The density of the tested binary ranged from 1375 to 1560 kg/m3; the strength appears to decrease as the density increases. The drop in the compressive strength is more important than that of the tensile strength. This phenomenon is caused by the presence of the fines, which affect the microcracking behavior of the materials. A decrease in the amount of mixing water would partly mitigate this drop in strength and consequently improve the mechanical properties of the material because the water dosage is directly linked to the porosity of the concrete. When the density is about 1550 kg/m3, scoria concrete plays an opposite role in the resistance compared with that of ordinary concretes.
In series A ternary concretes, there was a broad dispersion in the average compressive strength values for densities from 1408 to 1425 kg/m3. The dispersion compared with the average value is 23% for the compressive strength and 1.5% for the tensile strength. These results were unexpected; the two plots of compressive and tensile strengths should have similar aspects, as the tested samples had nearly equal porosity values. It is thus concluded that the strengths are modified by a different size of aggregates based on the parameters considered in this study.

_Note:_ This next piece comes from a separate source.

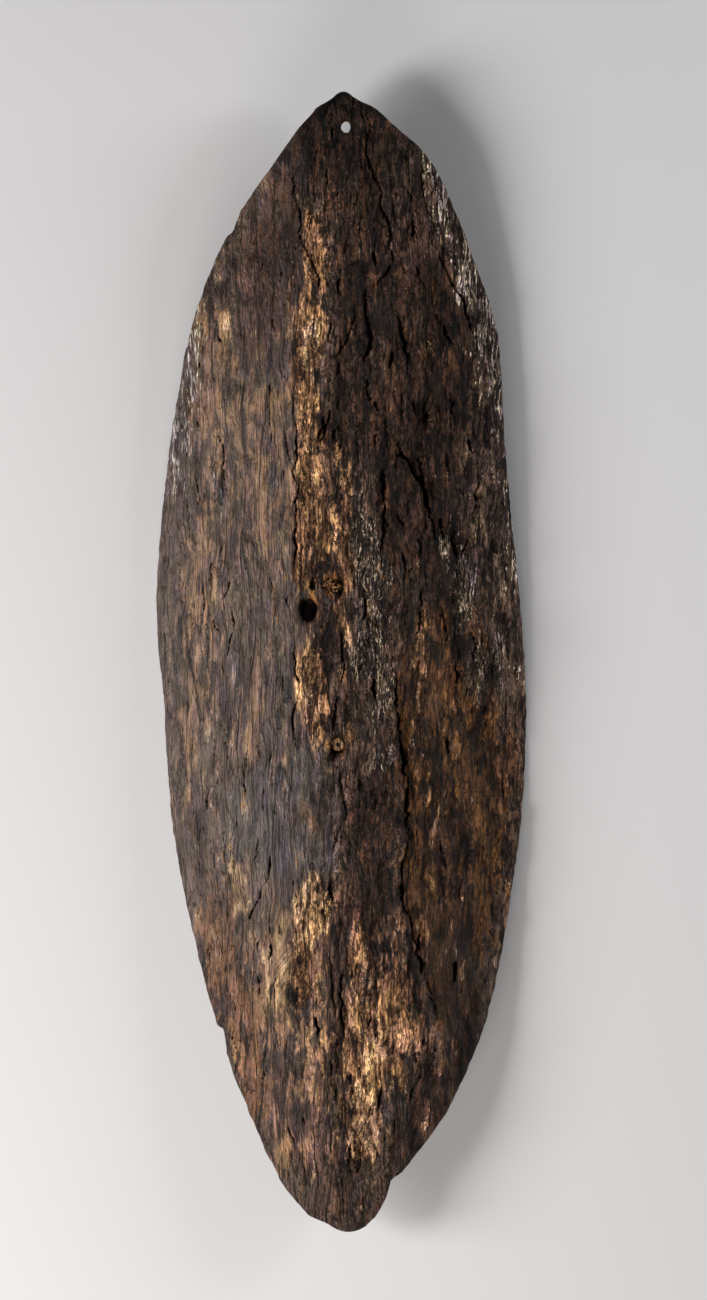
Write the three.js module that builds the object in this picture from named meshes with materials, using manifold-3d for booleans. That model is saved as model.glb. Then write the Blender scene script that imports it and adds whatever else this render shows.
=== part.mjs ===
// A bark shield: one leaf-shaped sheet of tree bark, held from behind by a bent stick.
// Units are millimetres. The shield lies front up on its two long edges, as a loose shield does:
// +X is to the right of the front, +Y points to the sharper tip and +Z is up.
// The origin is on the ground, under the middle of the shield's length and width.
import * as THREE from "three";
import { mergeVertices } from "three/addons/utils/BufferGeometryUtils.js";
import Module from "manifold-3d";

const wasm = await Module();
wasm.setup();

// Overall size of the bark sheet, seen from the front.
const LENGTH = 970;
const WIDTH = 316;

// The sheet keeps the curve of the trunk it was cut from, and has dried with a slight bow.
const TRUNK_RADIUS = 210;
const BOW = 20;
const THICKNESS_MIDDLE = 12;
const THICKNESS_RIM = 7;
const RIM_BULGE = 1.2;

// How much the two lowest stretches of the rim are worn away, flat to the ground.
const RIM_WEAR = 1.6;

// The hole near the sharper tip, by which the shield can be hung.
const HANG_HOLE_FROM_TIP = 30.5;
const HANG_HOLE_X = 4.5;
const HANG_HOLE_WIDTH = 8;
const HANG_HOLE_LENGTH = 10;

// The ragged hole beside the upper end of the handle, with a worn funnel on the front.
const MIDDLE_HOLE_X = -25.5;
const MIDDLE_HOLE_Y = 43;
const MIDDLE_HOLE_WIDTH = 11;
const MIDDLE_HOLE_LENGTH = 14;
const FUNNEL_WIDTH = 19;
const FUNNEL_LENGTH = 30;
const FUNNEL_DEPTH = 5;

// The handle: a green stick bent into a bow, its two ends pushed through the bark.
const HANDLE_TOP_X = -10;
const HANDLE_TOP_Y = 65;
const HANDLE_FOOT_X = -2;
const HANDLE_FOOT_Y = -70;
const STICK_DIAMETER = 15;
const STICK_END_DIAMETER = 11;
const FINGER_GAP = 29;
const STICK_END_SINKS = 1;
const STICK_CLEARANCE = 0.3;
const SOCKET_DEPTH = 3.5;
const SOCKET_MARGIN = 4;

// The cracks are V-shaped grooves down the grain.
const CRACK_WIDTH = 3.2;
const CRACK_DEPTH = 3.4;

// How finely the sheet and the stick are faceted, and how far a cutter starts above the surface.
const SHEET_COLUMNS = 28;
const SHEET_ROWS = 44;
const STICK_SIDES = 10;
const STICK_STEPS = 26;
const HOLE_SIDES = 16;
const CUTTER_LIFT = 3;

const HALF_LENGTH = LENGTH / 2;

// The outline, from the sharper tip to the blunter one. Each row holds a distance from the tip as a
// share of the length, then the reach of the left and right edges as shares of the width.
const OUTLINE = [
  [0.0, 0.012, 0.028],
  [0.01, 0.045, 0.069],
  [0.032, 0.107, 0.147],
  [0.054, 0.155, 0.227],
  [0.098, 0.254, 0.299],
  [0.142, 0.33, 0.352],
  [0.209, 0.405, 0.421],
  [0.3, 0.457, 0.441],
  [0.38, 0.485, 0.464],
  [0.45, 0.5, 0.485],
  [0.55, 0.475, 0.5],
  [0.64, 0.455, 0.486],
  [0.76, 0.382, 0.432],
  [0.83, 0.32, 0.377],
  [0.9, 0.238, 0.274],
  [0.955, 0.156, 0.144],
  [0.985, 0.082, 0.092],
  [1.0, 0.018, 0.062],
];

// The main cracks, from the sharper tip down. Each route is in millimetres from the sheet's middle.
// step is how far the bark on the right of the crack lies below the bark on its left or, where
// negative, how far the left lies below the right, and reach is how far that step takes to fade.
const CRACKS = [
  { route: [[-41, 426], [-35, 386], [-34, 360], [-24, 336], [-15, 307]], step: 1.4, reach: 30 },
  { route: [[22, 472], [24, 445], [30, 413], [44, 348], [34, 328], [21, 307]], step: -1.6, reach: 36 },
  { route: [[21, 307], [25, 282], [24, 260], [12, 251]], step: -1.8, reach: 30 },
  { route: [[50, 292], [54, 267], [57, 246], [60, 231]], step: 1.8, reach: 26 },
  { route: [[-39, 210], [-37, 183], [-42, 170], [-38, 124], [-37, 96], [-42, 70]], step: 1.6, reach: 34 },
  { route: [[-39, 28], [-40, 11], [-37, -14], [-41, -40], [-38, -71]], step: 1.8, reach: 32 },
  { route: [[0, 41], [1, 15], [4, -6], [-3, -31]], step: -1.6, reach: 26 },
  { route: [[-6, -66], [0, -94], [5, -130], [-1, -150], [-9, -172]], step: 0.8, reach: 24 },
  {
    route: [[48, 0], [48, -31], [54, -98], [59, -155], [52, -180], [57, -215], [69, -260], [81, -317]],
    step: 3.2,
    reach: 62,
  },
  { route: [[-14, -236], [-9, -251], [-6, -283], [-5, -305]], step: 0.8, reach: 20 },
];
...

For series B ternary concretes, the porosity is more significant with coarse aggregates, which explains the drop in strength. The compressive strength thus decreases by 5% when the density of the concrete exceeds 1620 kg/m3. This can be explained by the fact that the density of the scoria concrete must be less than 1600 kg/m3 in order to obtain a structural and light insulating concrete (Shink and Alaiwa 2016).
Figure 4 shows the variation in the strength for series C ternary concretes according to density. There was an increase in the compressive strength as the density increases, with a maximum compressive strength of 22 MPa for a density of 1720 kg/m3; after this point, the compressive strength decreases. The tensile strengths of the concretes are five times weaker than the compressive strengths. The variation depends on the cement dosage in the concrete (concrete density of 250–450 kg/m3) from 4.39 to 21.92 MPa at 28 days.

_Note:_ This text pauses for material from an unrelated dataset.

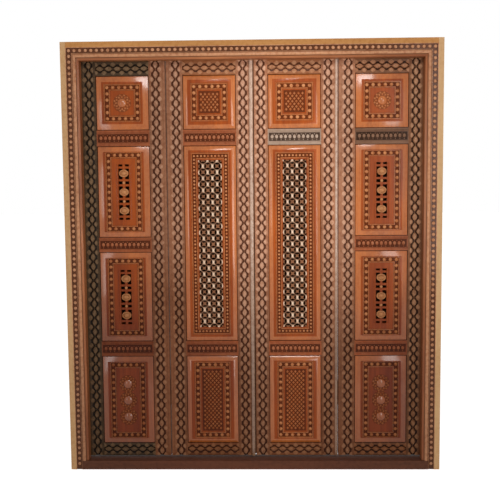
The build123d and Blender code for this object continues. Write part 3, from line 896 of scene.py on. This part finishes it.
def field_steps(bevel, ring_width, ring_height):
    """Steps of a raised panel: a quirk, its bevel, a groove, a sunk band for pearls and another groove."""
    quirk = -BEVEL_RISE - QUIRK_DEPTH
    groove = (ring_width + RING_BAND + RING_TO_GROOVE, ring_height + RING_BAND + RING_TO_GROOVE)
    return [
        (0, quirk, PLAIN), (QUIRK_W, quirk, SUNK), (WALL_W, -BEVEL_RISE, SUNK),
        (bevel - QUIRK_W - WALL_W, 0.0, BEVEL), (SLOPE_W, 0.0, PLAIN, groove),
        (WALL_W, -GROOVE_DEPTH, SUNK), (GROOVE_W, -GROOVE_DEPTH, SUNK),
        (SLOPE_W, FILLET_RISE, BEVEL), (FILLET_W, FILLET_RISE, BEVEL), (SLOPE_W, 0.0, BEVEL),
        (WALL_W, -RING_DEPTH, SUNK), (RING_BAND - 2 * WALL_W, -RING_DEPTH, SUNK), (WALL_W, 0.0, SUNK),
        (SLOPE_W, FILLET_RISE, BEVEL), (FILLET_W, FILLET_RISE, BEVEL),
        (SLOPE_W, -GROOVE_DEPTH, SUNK), (GROOVE_W, -GROOVE_DEPTH, SUNK), (WALL_W, 0.0, SUNK),
    ]


def panel_piece(node, bevel, ring, carved, opening=None, pitch=PEARL_PITCH, bead=PEARL):
    """A raised panel with its ring of pearls. carved holds the finishes of what it carries.

    Gives the piece and its middle.
    """
    low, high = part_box(node)
    middle = ((low.x + high.x) / 2, (low.z + high.z) / 2)
    piece = Piece(f"carved_{node}", panel_wood, groove_wood, bevel_wood, *carved)
    board = stepped_block(
        high.x - low.x, high.z - low.z, PANEL_FRONT - PANEL_BACK, field_steps(bevel, *ring), opening
    )
    piece.add(board, at(*middle, PANEL_FRONT), PLAIN)
    for x, y in ring_places(*ring, pitch):
        piece.add(bead, at(middle[0] + x, middle[1] + y, PANEL_FRONT + RING_DEPTH), SUNK)
    return piece, middle


def rosette(piece, x, z):
    """A boss on a round of petals and a round of small pearls."""
    pearl_sink = 0.001
    petal_out = Matrix.Translation((0, ROSE_PETAL_REACH, 0))
    pearl_out = Matrix.Translation((0, ROSE_PEARL_REACH, 0))
    piece.add(ROSE_PLATE, at(x, z, PANEL_FRONT), CARVED)
    for step in range(ROSE_PETALS):
        turn = math.tau * step / ROSE_PETALS
        between = math.tau * (step + 0.5) / ROSE_PETALS
        piece.add(PETAL, at(x, z, PANEL_FRONT, turn) @ petal_out, CARVED)
        piece.add(SMALL_PEARL, at(x, z, PANEL_FRONT + pearl_sink, between) @ pearl_out, CARVED)
    piece.add(BOSS, at(x, z, PANEL_FRONT), BEVEL)


def disc_column(piece, x, z):
    """Discs one above another in the slot, joined by a spine and by cross bars."""
    front = PANEL_FRONT + SLOT_SINK
    cross_bar, bar_foot = block(*CROSS_BAR), front + CROSS_BAR_SINK + CROSS_BAR[2]
    disc_back, back_foot = block(*DISC_BACK), front + DISC_BACK_SINK + DISC_BACK[2]
    fillet = rod(SLOT_FILLET_R, SLOT[1], 8)
    piece.add(block(*SPINE), at(x, z, front + SPINE[2]), PLAIN)
    for lift in CROSS_BAR_LIFTS:
        for way in (-1, 1):
            piece.add(cross_bar, at(x, z + way * lift, bar_foot), PLAIN)
    for lift in (-DISC_SPACING / 2, DISC_SPACING / 2):
        piece.add(LINK_BEAD, at(x, z + lift, front), CARVED)
    for lift in (-DISC_SPACING, 0.0, DISC_SPACING):
        piece.add(disc_back, at(x, z + lift, back_foot), CARVED)
        piece.add(ROSE_DISC, at(x, z + lift, front + DISC_SINK) @ Matrix.Diagonal(DISC_STRETCH), CARVED)
    for way in (-1, 1):
        for reach in SLOT_FILLETS:
            piece.add(fillet, at(x + way * reach, z, PANEL_FRONT), PLAIN)


def net_relief(piece, middle, width, height):
    """Rows of small lozenges close together on a ground darkened by painted shade, each with a small pearl.
    """
    ground = block(width + 2 * NET_MARGIN, height + 2 * NET_MARGIN, NET_GROUND_T)
    piece.add(ground, at(*middle, PANEL_FRONT + NET_GROUND_SINK), CARVED)
    columns, rows = round(width / NET_PITCH[0]), round(height / NET_PITCH[1])
    across, up = width / columns, height / rows
    for row in range(2 * rows - 1):
        shift = row % 2
        for column in range(columns - shift):
            x = middle[0] + (column + 0.5 + 0.5 * shift) * across - width / 2
            z = middle[1] + (row / 2 + 0.5) * up - height / 2
            piece.add(NET_LOZENGE, at(x, z, PANEL_FRONT), CARVED)
            piece.add(TINY_PEARL, at(x, z, PANEL_FRONT - NET_PEARL_LIFT), CARVED)


# Leaves

# The left outer leaf's near-black woods are painted shade
STILE_FINISHES = {
    "outer_hinge_stile_left": (dark_stile_wood, dark_link_wood),
    "outer_hinge_stile_right": (brown_stile_wood, brown_link_wood),
}
CHAINED_RAIL_FINISHES = {
    "outer_top_rail_left": (dark_rail_wood, dark_link_wood),
    "outer_bottom_rail_left": (dark_rail_wood, dark_link_wood),
    "outer_top_rail_right": (brown_rail_wood, rail_link_wood),
    "outer_bottom_rail_right": (brown_rail_wood, rail_link_wood),
}
PETAL_RAIL_FINISHES = {
    "outer_frieze_rail_right": (grey_rail_wood, grey_bar_wood),
    "inner_frieze_rail_right": (pale_rail_wood, pale_bar_wood),
}

for node in nodes:
    if "stile" not in node:
        continue
    side = -1 if node.endswith("left") else 1
    if "hinge_stile" not in node and not node.startswith("inner_fold"):
        side = -side
    edge = "bead" if "fold_stile" in node else "plain"
    if node == "meeting_stile_left":
        edge = "astragal"
    # These two edges are glossy and get the lighter wood as a painted highlight
    glossy_and_highlit = node in ("meeting_stile_left", "inner_fold_stile_right")
    finishes = STILE_FINISHES.get(node, (stile_wood, link_wood))
    make_stile(node, side, edge, *finishes, astragal_wood if glossy_and_highlit else stile_wood)

for node in nodes:
    finishes = CHAINED_RAIL_FINISHES.get(node, (rail_wood, rail_link_wood))
    if "top_rail" in node:
        make_chained_rail(node, *finishes, TOP_CHAIN_LIFT)
    elif "bottom_rail" in node:
        make_chained_rail(node, *finishes, BOTTOM_CHAIN_LIFT)
    elif "rail" in node:
        make_petal_rail(node, *PETAL_RAIL_FINISHES.get(node, (petal_rail_wood, bar_wood)))

for side in ("left", "right"):
    node = f"outer_top_panel_{side}"
    piece, middle = panel_piece(node, BEVEL_W, TOP_RING, [net_wood])
    rosette(piece, *middle)
    piece.done_for(node)

    node = f"outer_bottom_panel_{side}"
    piece, middle = panel_piece(node, BEVEL_W, BOTTOM_RING, [net_wood])
    for lift in (-BOSS_SPACING, 0.0, BOSS_SPACING):
        rosette(piece, middle[0], middle[1] + lift)
    piece.done_for(node)

    for level in ("upper", "lower"):
        node = f"outer_{level}_pierced_panel_{side}"
        piece, middle = panel_piece(node, BEVEL_W, PIERCED_RING, [disc_wood], opening=SLOT)
        disc_column(piece, *middle)
        piece.done_for(node)

    node = f"inner_top_panel_{side}"
    piece, middle = panel_piece(node, NARROW_BEVEL_W, TOP_RING, [net_wood])
    net_relief(piece, middle, *TOP_NET)
    piece.done_for(node)

    node = f"inner_tall_lattice_panel_{side}"
    piece, middle = panel_piece(
        node, NARROW_BEVEL_W, LATTICE_RING, [lattice_wood, gem_wood],
        opening=LATTICE_OPENING, pitch=SMALL_PEARL_PITCH, bead=SMALL_PEARL,
    )
    for shape, finish in zip(LATTICE, (CARVED, CARVED + 1)):
        piece.add(shape, at(*middle, PANEL_FRONT + LATTICE_SINK), finish)
    piece.done_for(node)

    node = f"inner_bottom_panel_{side}"
    piece, middle = panel_piece(node, NARROW_BEVEL_W, BOTTOM_RING, [net_wood])
    net_relief(piece, middle, *BOTTOM_NET)
    piece.done_for(node)


# Frame, hinges and back boards keep their CAD shapes. The frame gets its pearls and each its finish.

pearl_x = cad_box[1].x - FRAME_PEARL_INSET
pearl_top = cad_box[1].z - FRAME_PEARL_INSET
jamb_pearls = evenly(FIRST_FRAME_PEARL, pearl_top, FRAME_PEARL_PITCH)
head_pearls = evenly(-pearl_x, pearl_x, FRAME_PEARL_PITCH)[1:-1]
for name, places in (
    ("left", [(-pearl_x, z) for z in jamb_pearls]),
    ("right", [(pearl_x, z) for z in jamb_pearls]),
    ("head", [(x, pearl_top) for x in head_pearls]),
):
    pearls = Piece(f"frame_pearls_{name}", frame_wood)
    for x, z in places:
        pearls.add(FRAME_PEARL, at(x, z, BAND_FLOOR))
    pearls.done("frame", "carved_wood")

FRAME_FINISHES = {
    "frame_jamb_left": frame_wood,
    "frame_jamb_right": frame_wood,
    "frame_head": frame_wood_across,
    "frame_sill": sill_wood,
    "outer_strip_left": strip_wood,
    "outer_strip_right": strip_wood,
    "outer_strip_top": strip_wood_across,
}


def dress(node, finish):
    """Gives a CAD piece its finish."""
    nodes[node].data.materials.clear()
    nodes[node].data.materials.append(finish)


for node in nodes:
    if node in FRAME_FINISHES:
        dress(node, FRAME_FINISHES[node])
    elif "hinge_pins" in node or "hinge_eyes" in node:
        dress(node, iron)
    elif "back_board" in node:
        dress(node, board_wood)


# Floor, light and camera

WHITE = (1.0, 1.0, 1.0, 1.0)
FLOOR_GREY = (0.86, 0.86, 0.86, 1.0)
ROOM_GREY = (0.50, 0.50, 0.50, 1.0)
FLOOR_SIZE = 60.0
FLOOR_GLOW = 0.6
LAMP_TARGET = (0.0, 0.0, 1.2)
CAMERA_PLACE = (0.0847, -4.0544, 1.4638)
CAMERA_TURN = 0.0244
CAMERA_DROP = 0.0871
CAMERA_ROLL = -0.0086
CAMERA_LENS = 58.66


def seen_ray(tree):
    """1 for rays that see the background: from the camera, through a clear surface or off a glossy one."""
    rays = tree.nodes.new("ShaderNodeLightPath").outputs
    seen = maths(tree, "MAXIMUM", rays["Is Camera Ray"], rays["Is Transmission Ray"])
    return maths(tree, "MAXIMUM", seen, rays["Is Glossy Ray"])


def softbox(name, place, target, width, height, power):
    """A large soft lamp that points at its target."""
    lamp = bpy.data.lights.new(name, "AREA")
    lamp.shape = "RECTANGLE"
    lamp.size = width
    lamp.size_y = height
    lamp.energy = power
    stand = bpy.data.objects.new(name, lamp)
    stand.location = place
    stand.rotation_euler = (Vector(target) - Vector(place)).to_track_quat("-Z", "Y").to_euler()
    bpy.context.scene.collection.objects.link(stand)


floor_material, floor_tree, floor_shader = new_material("pale_floor")
floor_shader.inputs["Base Color"].default_value = FLOOR_GREY
floor_shader.inputs["Roughness"].default_value = 0.8
floor_shader.inputs["Emission Color"].default_value = WHITE
glow = maths(floor_tree, "MULTIPLY", seen_ray(floor_tree), FLOOR_GLOW)
floor_tree.links.new(glow, floor_shader.inputs["Emission Strength"])
bpy.ops.mesh.primitive_plane_add(size=FLOOR_SIZE)
floor = bpy.context.object
floor.name = "floor"
floor.data.materials.append(floor_material)

world = bpy.data.worlds.new("studio")
bpy.context.scene.world = world
world.use_nodes = True
background = world.node_tree.nodes["Background"]
backdrop = mixed(world.node_tree, seen_ray(world.node_tree), ROOM_GREY, WHITE)
world.node_tree.links.new(backdrop, background.inputs["Color"])
background.inputs["Strength"].default_value = 1.0

softbox("lamp_over_camera", (0.1, -3.1, 3.4), LAMP_TARGET, 0.9, 0.6, 40.0)
softbox("lamp_right", (1.65, -3.2, 1.6), LAMP_TARGET, 0.9, 2.0, 44.0)
softbox("lamp_left", (-2.4, -3.2, 1.4), (0.0, 0.0, 1.1), 0.6, 1.8, 20.0)

camera_data = bpy.data.cameras.new("camera")
camera_data.sensor_width = 36.0
camera_data.lens = CAMERA_LENS
camera = bpy.data.objects.new("camera", camera_data)
bpy.context.scene.collection.objects.link(camera)
camera.matrix_world = (
    Matrix.Translation(CAMERA_PLACE)
    @ Matrix.Rotation(CAMERA_TURN, 4, "Z")
    @ Matrix.Rotation(math.radians(90) - CAMERA_DROP, 4, "X")
    @ Matrix.Rotation(CAMERA_ROLL, 4, "Z")
)
bpy.context.scene.camera = camera
bpy.context.scene.view_settings.view_transform = "Standard"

Figure 5 shows the variation in the strengths of the binary concretes caused by the fraction of fines. An increase in fine fraction from 0.53 to 0.68 triggers reductions in both the compressive and tensile strengths. The smallest packing density of the granular arrangement results from the partial reduction in the fraction of coarse aggregates, which increases the porosity of the concrete.
The different size of the aggregates also affects the compressive strength of lightweight concretes in a linear pattern. The fragmentation of large aggregates occurs through the largest pores, which are thus eliminated. The positive influence of reducing the maximum sizes of the aggregate particles on the strength of concrete has been reported (Babu and Babu 2003). This phenomenon was also confirmed by Miled et al. (2007), who focused on polystyrene concrete and especially on concrete with low percentages of aggregates.

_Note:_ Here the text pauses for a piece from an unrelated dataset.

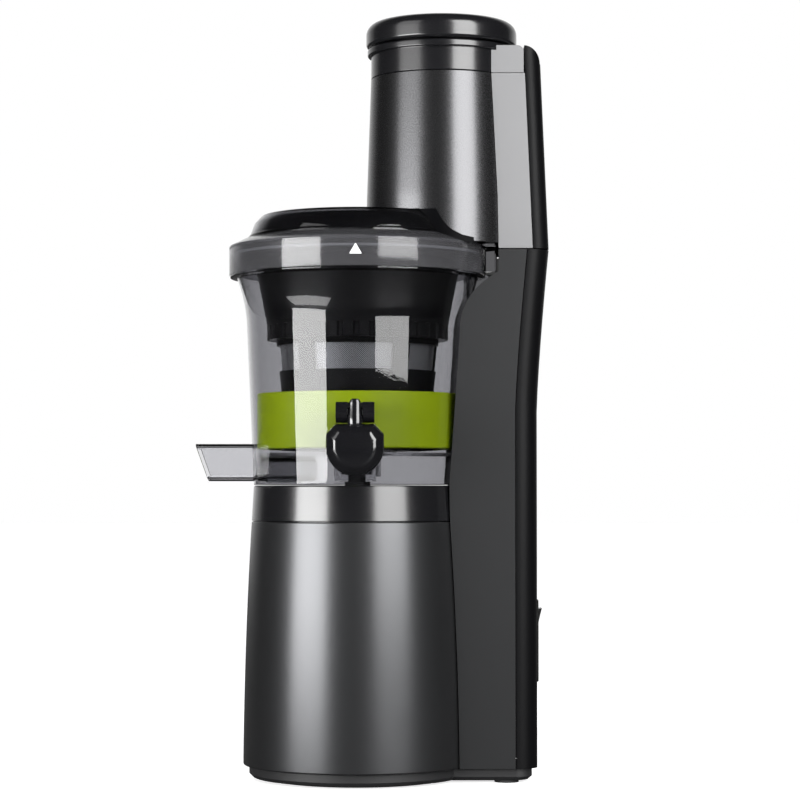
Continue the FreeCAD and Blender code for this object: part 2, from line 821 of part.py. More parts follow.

Figure 6 shows the variation in the strength of ternary concretes according to the sand and fine content levels. Initially, with increasing amounts of sand, the compressive and tensile strengths increase. Then, a progressive dispersion decrease occurs (Eq. 3) between the tensile and compressive strengths, with the ratio defined as follows (Bhattacharjee 2014):
$$ {\text{r}} = \frac{{{\text{s}} + {\text{f}}}}{{{\text{s}} + {\text{f}} + {\text{g}}}} $$
(3)
where r is the dispersion ratio, and s, f, and g represent sand, fine aggregates, and coarse aggregates, respectively.
The fine presence among these aggregates can influence the relation between the densities and the mechanical properties of the concretes.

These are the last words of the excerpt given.